The phrase "people of God" has been at the center of the transformations of the Roman Catholic Church, and especially the Latin American Church, since the mid 1960s. First popularized during Vatican II, the phrase has become a shorthand way to describe the progressive aims of increasing participation and power for laypeople, reducing demands for conformity by the hierarchy, and, as Comblin puts it, highlighting "the human reality of the church" (p. 6), in contrast to the spiritualizing and hierarchical emphases of more conservative ecclesiologies.

Comblin, who was born in Belgium but has lived in Latin America (mainly Brazil) for most of his adult life, has been one of the sharpest and most influential theologians of liberation.
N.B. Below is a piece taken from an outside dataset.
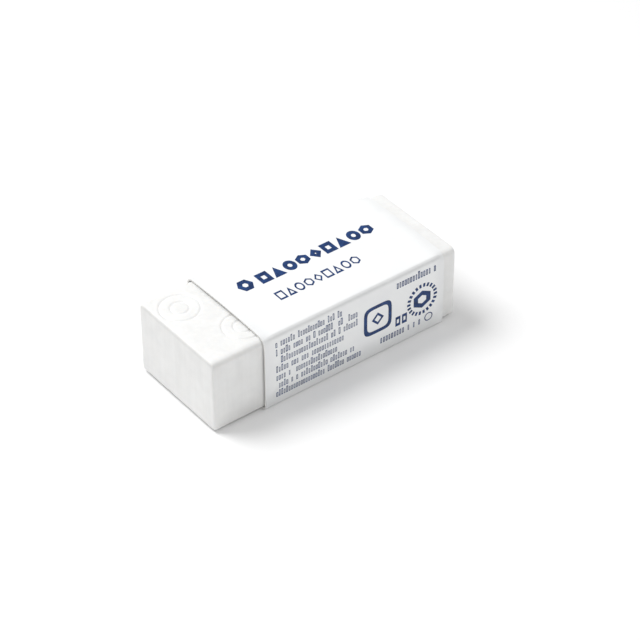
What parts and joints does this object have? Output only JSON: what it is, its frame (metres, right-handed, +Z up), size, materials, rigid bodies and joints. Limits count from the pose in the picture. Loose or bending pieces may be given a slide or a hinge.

With this new book (published in Portuguese in 2002), Comblin takes on the status of liberation theology and progressive Catholicism more generally in light of current trends in the Catholic Church. In underscoring the continuing relevance of the concept of the people of God, he also calls for a renewal and revitalization of progressive and liberationist streams within Latin American and global Catholicism. Comblin sees the notion of the people of God as a key both to the transformation of the global and especially Latin American Catholic Church that began with Vatican II and to the necessary, in his view, recovery of the spirit of the Council today. As he summarizes: "We believe a return to Vatican II starts by rehabilitating the concept of 'people of God' and returning it to its proper place in ecclesiology " (p. ix).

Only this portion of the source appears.